Kling O1 Standard (January) is a multimodal video generation model developed by Kuaishou Technology (KlingAI) and released as an iteration of the Omni One (O1) series in January 2026. As the "Standard" variant, it is designed to provide a balance between generation speed and visual fidelity, serving as a versatile tool for text-to-video, image-to-video, and complex video editing tasks within a single unified engine.
The model is built on a proprietary Multimodal Visual Language (MVL) architecture, which allows it to process text prompts, images, and video references as interconnected components. A key technical feature is the integration of Chain-of-Thought (CoT) reasoning, which helps the model interpret complex instructions and maintain physical accuracy in motion, such as realistic human movement and environmental interactions.

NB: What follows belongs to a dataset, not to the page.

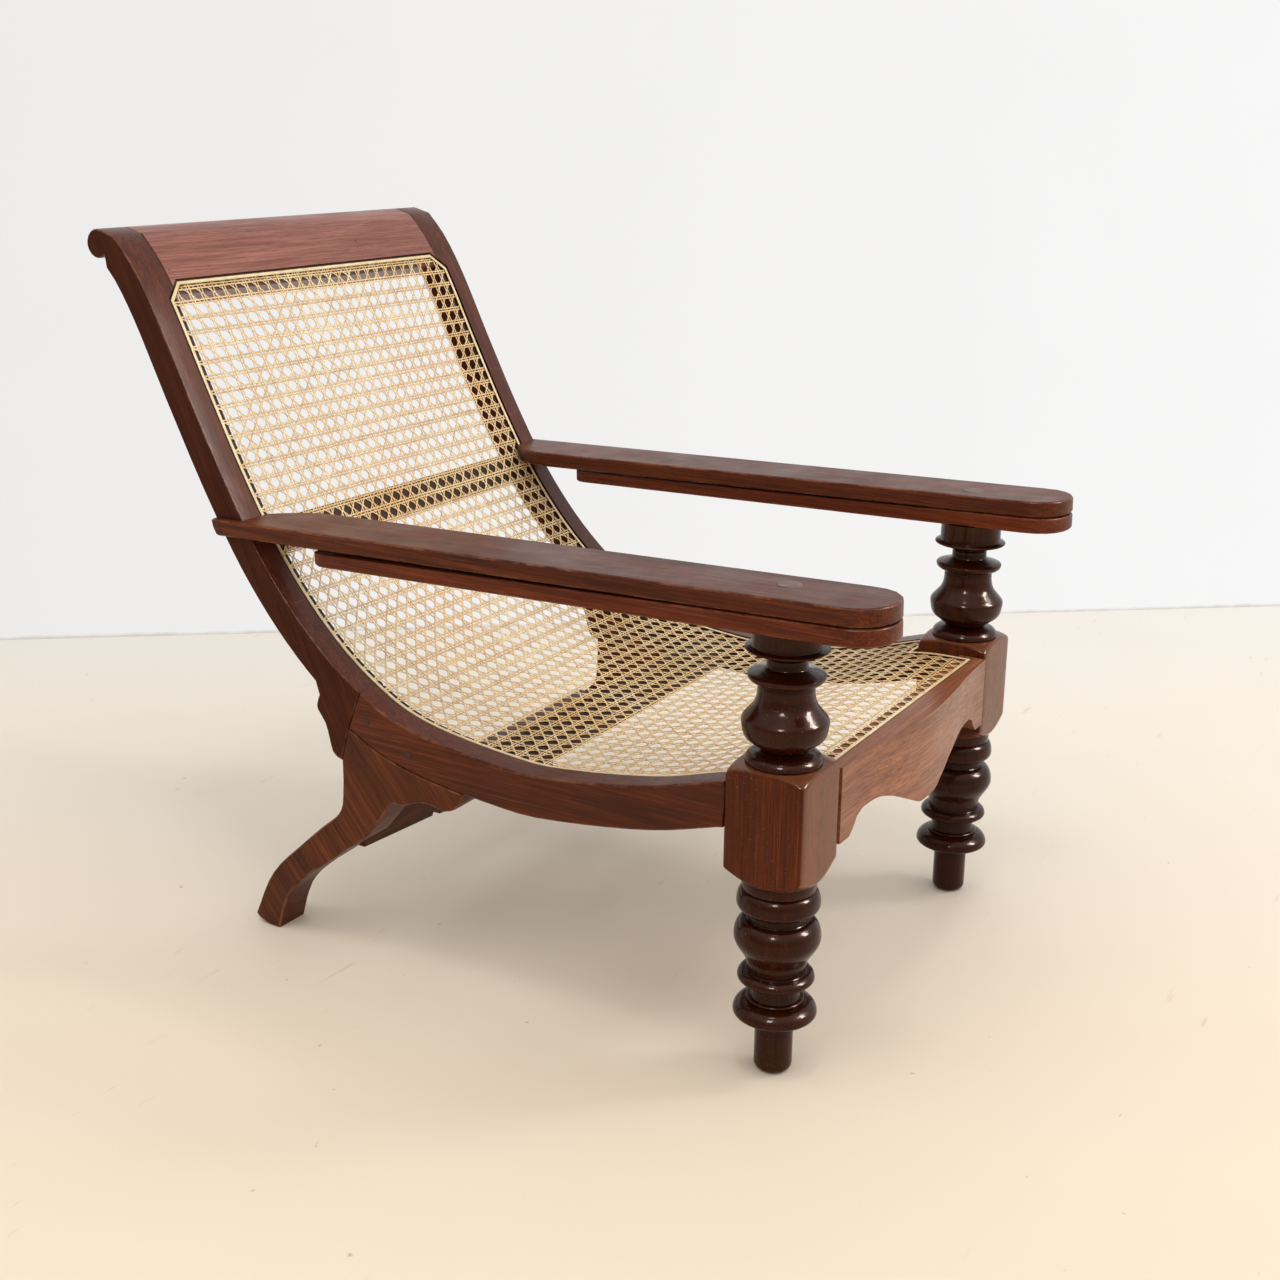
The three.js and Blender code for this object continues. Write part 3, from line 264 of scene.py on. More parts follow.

Kling O1 Standard (January) introduces or refines several directional control features, most notably Start and End Frame Control. This allows users to define the exact starting and ending points of a video, with the AI interpolating the transition to ensure cinematic continuity. The model also utilizes a Multi-Reference Element Library, enabling it to maintain consistent character identities and object details across different shots and camera angles.
In addition to generation, the model supports native natural language video editing (video-to-video). Users can modify existing footage by providing text commands to swap objects, change character outfits, or alter environmental conditions like weather and lighting. This unified approach eliminates the need for separate post-production tools by handling masking, tracking, and stylistic transformations automatically.